True, there are times when a person can be so distraught that they’re obstinate, really sticking to their self-hatred, their illogical worries. It happens. Fear and insecurity don’t play by the rules.
But I’ve found it’s much more common that people will provide a partner one reassuring comment and then give up when it doesn’t instantly make their partner happy, or worse when their partner argues, providing evidence that contradicts what they just said. Never realizing of course, how they’ve approached it feels like this conversation to the person they’re trying to help:
“Because I said so.”
This is probably the first post written by this author with which I've pretty vehemently disagreed -- not exactly with its central premise, which is that providing reassurance to people is at least partially about overcoming obstacles in persuading them to feel differently about themselves, that's totally true.
Instead I'm coming down pretty firmly on the side of the author's partners who are all "I can’t make you feel good about yourself." I can't hold myself responsible for another person's sense of self-worth and also I don't see that as fundamentally possible in a healthy way, like, I'd never want someone's sense of their own self-worth to be dependent on my opinion of them or my goodwill toward them. And this isn't an excuse to be insensitive to people's needs/expectations/etc, or to be a jerk about someone's appearance or personal habits or whatever, nor is this me trying to weasel out of giving people compliments or praise (I'm not often great at Words of Affirmation
but I do like offering praise and compliments when they're genuine!) I just -- my sense of self-worth is my
responsibility to myself
, and given my brainweasels it's a pretty big one, I'm absolutely not the person you should be relying on for your sense of self-worth too!
But I'm looking back at the piece and especially the end, which I quoted above, and find myself frustrated with the whole notion that a person expressing self-doubt or -recrimination necessarily benefits the most from reassurance. When I am expressing self-doubt and self-hate, what I need most from the people to whom I am expressing it is to feel seen
: "Oh, you're really feeling some kinda way about yourself regarding this" + some invitation to dig a little deeper and maybe eventually problem-solve, i.e. "What did you learn that you can take with you as a lesson for the future?" -- but only after I've gotten all the way through the feeling and out the other side! -- works a whoooooooole lot better for me than someone trying to convince me that I don't/shouldn't feel however it is I'm feeling, which is what "Feel better, because I said so" basically amounts to.

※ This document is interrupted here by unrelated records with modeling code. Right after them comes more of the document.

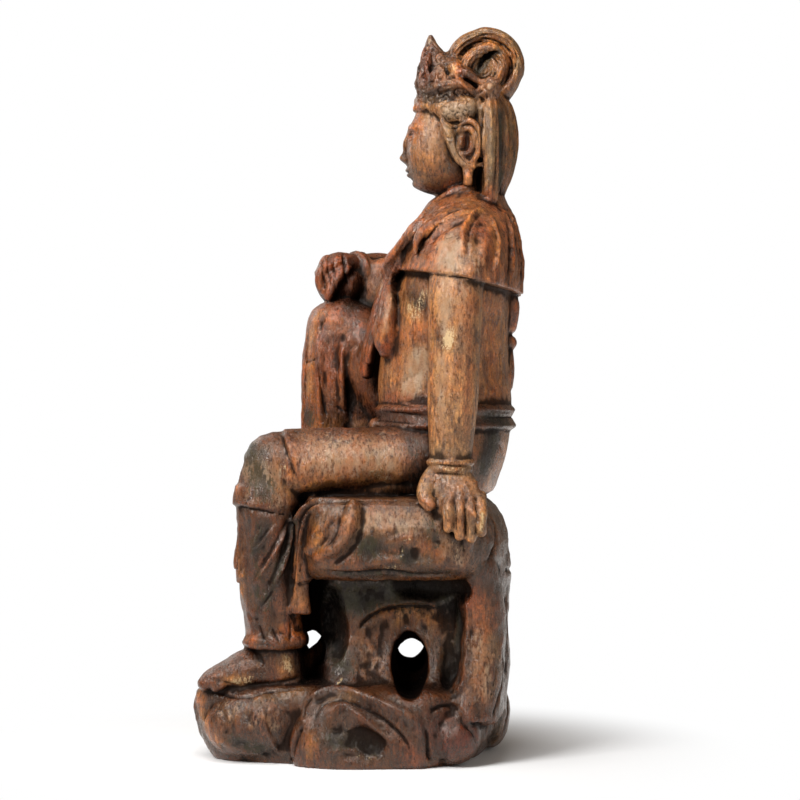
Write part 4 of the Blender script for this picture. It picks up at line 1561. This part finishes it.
def carved_wood(look):
    g = Graph(bpy.data.materials.new("aged_painted_wood"))
    here = g.add("TexCoord", output=3)
    # in millimetres, and drawn out along the grain
    at, along, drawn = (
        g.add("VectorMath", {0: here, 1: (1 / MM, 1 / MM, squeezed / MM)}, operation="MULTIPLY")
        for squeezed in (1, 0.12, 0.48))
    grain = g.noise(along, 0.24, 5, 0.6)
    fine_grain = g.noise(along, 0.9, 3, 0.6)
    blotch = g.noise(at, 0.035, 4, 0.62)
    cloud = g.noise(drawn, 0.075, 5, 0.64)
    patch = g.noise(drawn, 0.16, 5, 0.68)
    mottle = g.noise(drawn, 0.3, 5, 0.72)
    fleck = g.noise(at, 0.5, 3, 0.66)
    speck = g.noise(at, 0.9, 2, 0.6)
    wrinkle = g.noise(drawn, 0.2, 5, 0.6, 0.9)
    crease = g.band(g.math("ABSOLUTE", g.math("SUBTRACT", wrinkle, 0.5)), 0.0, 0.055)
    dust, dark, rust, cream = (g.field(k) for k in ("dust", "dark", "rust", "cream"))
    hollow, edge, shaded = (g.field(k) for k in ("hollow", "edge", "shade"))

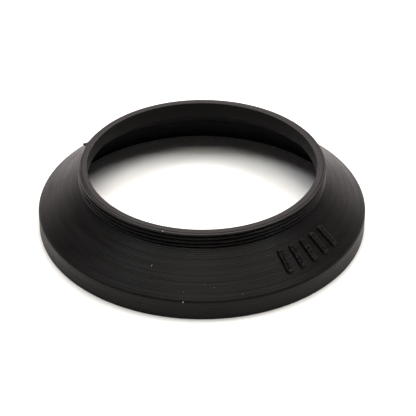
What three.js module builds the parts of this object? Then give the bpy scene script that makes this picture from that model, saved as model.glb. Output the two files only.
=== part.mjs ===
// Screw-in lens hood: a shallow printed cone with a fine male filter thread at its narrow end.
// Millimetres, +Z up. The hood stands on its wide rim. The origin is the centre of the rim's face,
// and +Z runs along the optical axis towards the thread. Azimuth 0 faces -Y and grows towards +X.

import * as THREE from "three";

// Threaded collar
const threadMajorDiameter = 30.5; // filter thread M30.5 x 0.5, right-handed
const threadPitch = 0.5;
const threadDepth = 0.32; // crest to root
const grooveWidth = 0.42; // at the crests
const threadStartAzimuth = 303; // degrees, where the groove leaves the top face
const threadFadeTurns = 0.06; // length over which the groove reaches its full depth
const leadInWidth = 0.15; // chamfer at the top of the thread
const leadInHeight = 0.18;
const collarHeight = 1.8; // threaded neck above the cone
const boreDiameter = 28.3;

// Cone
const coneAngle = THREE.MathUtils.degToRad(35.8); // outer surface above the horizontal
const coneWall = 0.8; // square to the surface
const throatHeight = 1.34; // flare between the collar's bore and the inside of the cone

// Rim
const rimDiameter = 40.8;
const rimHeight = 2.6; // up to where the rounded edge runs into the cone
const rimWall = 1.2;
const rimEdgeRadius = 0.4;

// Index ribs, a row of plain raised bars on the cone
const ribCount = 5;
const ribSpacing = 5.8; // degrees from one rib to the next
const ribRowAzimuth = 44.5; // degrees, the middle of the row
const ribPlace = 0.45; // how far up the cone's slope the middle of a rib lies
const ribWidth = 0.9;
const ribLength = 3.1;
const ribHeight = 0.3;
const ribCornerRadius = 0.25;
const ribBond = 0.02; // clearance under a rib, more than a corner of the faceted cone stands proud

// Fineness of the round surfaces
const facets = 96;
const threadRows = 6; // rows of vertices for each pitch of the thread
const edgeSteps = 4; // steps round the rim's rounded edge
const ribCornerSteps = 3;
const halfFacet = 180 / facets; // degrees, so that a flat, not a corner, faces -Y

// Radii and heights that follow from the sizes above
const crestRadius = threadMajorDiameter / 2;
const rootRadius = crestRadius - threadDepth;
const boreRadius = boreDiameter / 2;
const rimRadius = rimDiameter / 2;
const rimBoreRadius = rimRadius - rimWall;
const coneFootRadius = rimRadius - rimEdgeRadius * (1 - Math.sin(coneAngle));
const coneTopHeight = rimHeight + (coneFootRadius - rootRadius) * Math.tan(coneAngle);
const topHeight = coneTopHeight + collarHeight;

// Radius of the cone's inner surface at a height: the outer surface moved in by the wall.
function coneInnerRadius(height) {
  return coneFootRadius - coneWall / Math.sin(coneAngle) - (height - rimHeight) / Math.tan(coneAngle);
}

// Height at which the cone's inner surface runs into the rim's bore.
const rimBoreHeight = rimHeight - (rimBoreRadius - coneInnerRadius(rimHeight)) * Math.tan(coneAngle);

// A ring turned about Z. The profile is a list of [radius, height], outer side going up, and is
// closed here. Its columns of corners start at the given azimuth, in degrees.
function turnedRing(profile, startAzimuth) {
  const points = [...profile, profile[0]].map(([radius, height]) => new THREE.Vector2(radius, height));
  const ring = new THREE.LatheGeometry(points, facets, THREE.MathUtils.degToRad(startAzimuth));
  return ring.rotateX(Math.PI / 2);
}

function part(name, geometry, roughness) {
  const blackPlastic = new THREE.MeshStandardMaterial({ color: 0x1d1b1b, roughness, metalness: 0 });
  const mesh = new THREE.Mesh(geometry, blackPlastic);
  mesh.name = name;
  return mesh;
}

// Outer radius of the collar at a height, after that many turns from the thread's start.
function threadRadius(height, turns) {
  const belowTop = topHeight - height;
  const leadIn = crestRadius - leadInWidth * Math.max(0, 1 - belowTop / leadInHeight);
  const pitchesDown = belowTop / threadPitch - turns;
  const nearestGroove = Math.max(0, Math.round(pitchesDown));
  const fromGroove = Math.abs(pitchesDown - nearestGroove) * threadPitch;
  const depth = threadDepth * Math.max(0, 1 - fromGroove / (grooveWidth / 2));
  const fade = THREE.MathUtils.smoothstep(nearestGroove + turns, 0, threadFadeTurns);
  return Math.min(leadIn, crestRadius - depth * fade);
}

// The collar is turned with rows of corners down its outer side. The rows are then slanted along
// the groove: round one turn each row drops by a pitch and meets the row a pitch below its own
// start. Rows stop at the collar's two ends.
function threadedCollar() {
  const rowCount = Math.ceil((collarHeight / threadPitch + 1) * threadRows);
  const rowDrop = threadPitch / threadRows;
  const rows = Array.from({ length: rowCount + 1 }, (_, row) => [crestRadius, topHeight - row * rowDrop]);
  const profile = [[boreRadius, coneTopHeight], ...rows.reverse(), [boreRadius, topHeight]];
  const geometry = turnedRing(profile, threadStartAzimuth);
  const position = geometry.getAttribute("position");
  const cornersInColumn = profile.length + 1;
  const corner = new THREE.Vector3();
  for (let i = 0; i < position.count; i++) {
    corner.fromBufferAttribute(position, i);
    const radius = Math.hypot(corner.x, corner.y);
    if (radius < (boreRadius + crestRadius) / 2) continue;
    const turns = 1 - Math.floor(i / cornersInColumn) / facets;
    const slanted = corner.z + threadPitch * (1 - turns);
    const height = THREE.MathUtils.clamp(slanted, coneTopHeight, topHeight);
    const scale = threadRadius(height, turns) / radius;
    position.setXYZ(i, corner.x * scale, corner.y * scale, height);
  }
  return part("threaded_collar", geometry, 0.4);
}

function shadeCone() {
  const throatFoot = coneTopHeight - throatHeight;
  const profile = [
    [coneInnerRadius(rimHeight), rimHeight],
    [coneFootRadius, rimHeight],
    [rootRadius, coneTopHeight],
    [boreRadius, coneTopHeight],
    [coneInnerRadius(throatFoot), throatFoot],
  ];
  return part("shade_cone", turnedRing(profile, halfFacet), 0.5);
}

function frontRim() {
  const arcCentreHeight = rimHeight - rimEdgeRadius * Math.cos(coneAngle);
  const arcSweep = Math.PI / 2 - coneAngle;
  const edge = Array.from({ length: edgeSteps + 1 }, (_, step) => {
    const angle = (arcSweep * step) / edgeSteps;
    const inset = rimEdgeRadius * (1 - Math.cos(angle));
    return [rimRadius - inset, arcCentreHeight + rimEdgeRadius * Math.sin(angle)];
  });
  const profile = [
    [rimBoreRadius, 0],
    [rimRadius, 0],
    ...edge,
    [coneInnerRadius(rimHeight), rimHeight],
    [rimBoreRadius, rimBoreHeight],
  ];
  return part("front_rim", turnedRing(profile, halfFacet), 0.5);
}

// A bar with rounded corners, flat on the XY plane, its length along Y.
function ribGeometry() {
  const x = ribWidth / 2 - ribCornerRadius;
  const y = ribLength / 2 - ribCornerRadius;
  const outline = new THREE.Shape();
  outline.absarc(x, y, ribCornerRadius, 0, Math.PI / 2);
  outline.absarc(-x, y, ribCornerRadius, Math.PI / 2, Math.PI);
  outline.absarc(-x, -y, ribCornerRadius, Math.PI, 1.5 * Math.PI);
  outline.absarc(x, -y, ribCornerRadius, 1.5 * Math.PI, 2 * Math.PI);
  outline.closePath();
  return new THREE.ExtrudeGeometry(outline, {
    depth: ribHeight,
    bevelEnabled: false,
    curveSegments: ribCornerSteps,
  });
}

// Each rib lies along the cone's slope, between the rim and the collar.
function indexRibs() {
  const row = new THREE.Group();
  const geometry = ribGeometry();
  const facetInset = Math.cos(Math.PI / facets);
  const middleRadius = THREE.MathUtils.lerp(coneFootRadius, rootRadius, ribPlace) * facetInset;
  const middleHeight = THREE.MathUtils.lerp(rimHeight, coneTopHeight, ribPlace);
  const facetSlope = Math.atan2(coneTopHeight - rimHeight, (coneFootRadius - rootRadius) * facetInset);
  for (let i = 0; i < ribCount; i++) {
    const rib = part(`index_rib_${i + 1}`, geometry, 0.45);
    rib.position.y = -middleRadius - ribBond * Math.sin(facetSlope);
    rib.position.z = middleHeight + ribBond * Math.cos(facetSlope);
    rib.rotation.x = facetSlope;
    const spoke = new THREE.Group();
    spoke.rotation.z = THREE.MathUtils.degToRad(ribRowAzimuth + (i - (ribCount - 1) / 2) * ribSpacing);
    spoke.add(rib);
    row.add(spoke);
  }
  return row;
}

const hood = new THREE.Group();
hood.add(threadedCollar(), shadeCone(), frontRim(), indexRibs());

export default hood;
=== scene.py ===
# Screw-in lens hood in black printed plastic, standing on its rim with the thread upwards.
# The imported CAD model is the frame: every size and place comes from its boxes or from the sizes below.
import math
import random

import bmesh
import bpy
from mathutils import Matrix, Vector, noise


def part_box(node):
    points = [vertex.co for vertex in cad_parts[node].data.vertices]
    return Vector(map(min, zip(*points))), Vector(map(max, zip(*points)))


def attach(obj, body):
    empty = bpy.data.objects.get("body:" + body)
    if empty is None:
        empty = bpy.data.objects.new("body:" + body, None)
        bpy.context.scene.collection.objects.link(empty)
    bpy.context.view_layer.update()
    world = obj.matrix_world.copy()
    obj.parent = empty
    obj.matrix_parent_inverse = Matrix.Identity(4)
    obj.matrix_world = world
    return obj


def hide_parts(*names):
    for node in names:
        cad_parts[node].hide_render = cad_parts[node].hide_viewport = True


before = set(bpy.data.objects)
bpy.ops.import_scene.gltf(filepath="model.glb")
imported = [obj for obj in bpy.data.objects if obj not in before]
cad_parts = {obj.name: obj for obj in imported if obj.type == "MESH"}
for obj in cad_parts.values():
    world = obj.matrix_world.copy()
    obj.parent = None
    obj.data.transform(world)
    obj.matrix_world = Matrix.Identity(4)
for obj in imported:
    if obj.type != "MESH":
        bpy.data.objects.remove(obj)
mm = 0.001
sharpFrom = math.radians(55)  # corners at least this sharp stay crisp

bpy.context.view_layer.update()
scene = bpy.context.scene
scene.view_settings.view_transform = "Standard"  # a burnt-out white table stays white


def srgb(hexCode):
    parts = [int(hexCode[i:i + 2], 16) / 255 for i in (1, 3, 5)]
    linear = [p / 12.92 if p <= 0.04045 else ((p + 0.055) / 1.055) ** 2.4 for p in parts]
    return (*linear, 1)


def addNode(tree, kind, settings=None, links=None):
    node = tree.nodes.new(kind)
    for key, value in (settings or {}).items():
        if isinstance(key, int) or key in node.inputs:
            node.inputs[key].default_value = value
        else:
            setattr(node, key, value)
    for key, source in (links or {}).items():
        tree.links.new(source, node.inputs[key])
    return node


def newMaterial(name):
    material = bpy.data.materials.new(name)
    material.use_nodes = True
    tree = material.node_tree
    tree.nodes.clear()
    place = addNode(tree, "ShaderNodeTexCoord").outputs["Object"]
    return material, tree, place


def newPiece(name, bm, materials):
    bmesh.ops.recalc_face_normals(bm, faces=bm.faces)
    mesh = bpy.data.meshes.new(name)
    bm.to_mesh(mesh)
    bm.free()
    mesh.shade_smooth()
    mesh.set_sharp_from_angle(angle=sharpFrom)
    for material in materials:
        mesh.materials.append(material)
    piece = bpy.data.objects.new(name, mesh)
    scene.collection.objects.link(piece)
    return piece


# Camera, on a long lens
camera = {
    "elevation": 34.94,  # degrees above the table
    "distance": 182.5 * mm,
    "aim": Vector((0.75, 0.635, 0.91)) * mm,
    "roll": 0.22,  # degrees
    "focalLength": 125.1,
    "sensor": 36,
}


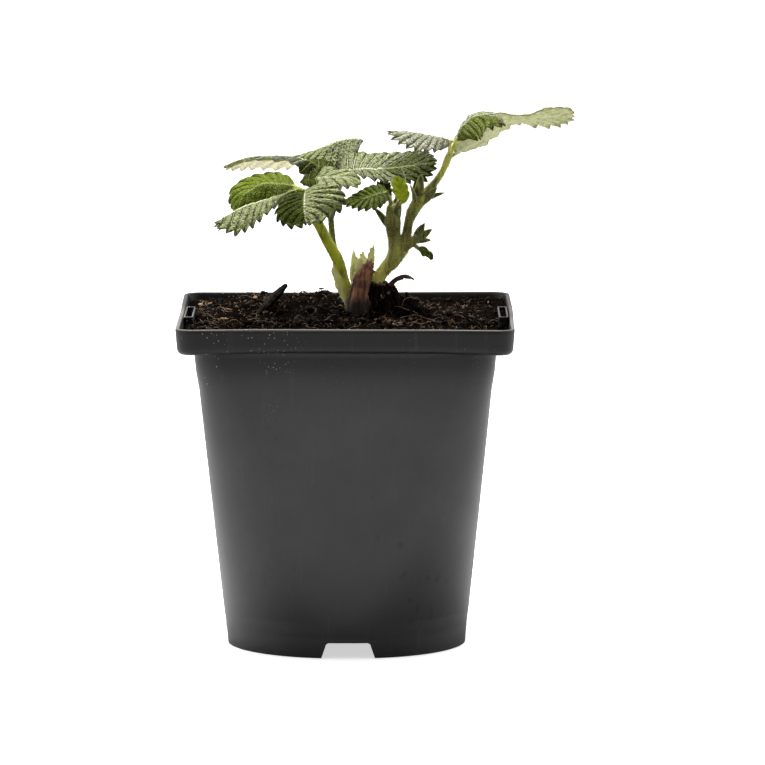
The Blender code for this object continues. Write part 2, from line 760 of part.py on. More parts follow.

(Like, I think of an acquaintance of mine who regularly posts self-negative diatribes about how much of a failure she is on FB, and despite her saying things like "And don't try to tell me I'm wrong, I know I'm not," etc., her comments section typically fills up with people who are attempting to offer her reassurance by ... telling her she's wrong, demonstrating for her all the things that are good about herself and why she shouldn't feel the way she does, etc., in ways that always struck me as misguided at best. She's literally said not to do the thing y'all are doing so you're doing it why? Reality-checking her distorted perception of herself is something she already knows how to ignore/distrust? Anyway, tangent.)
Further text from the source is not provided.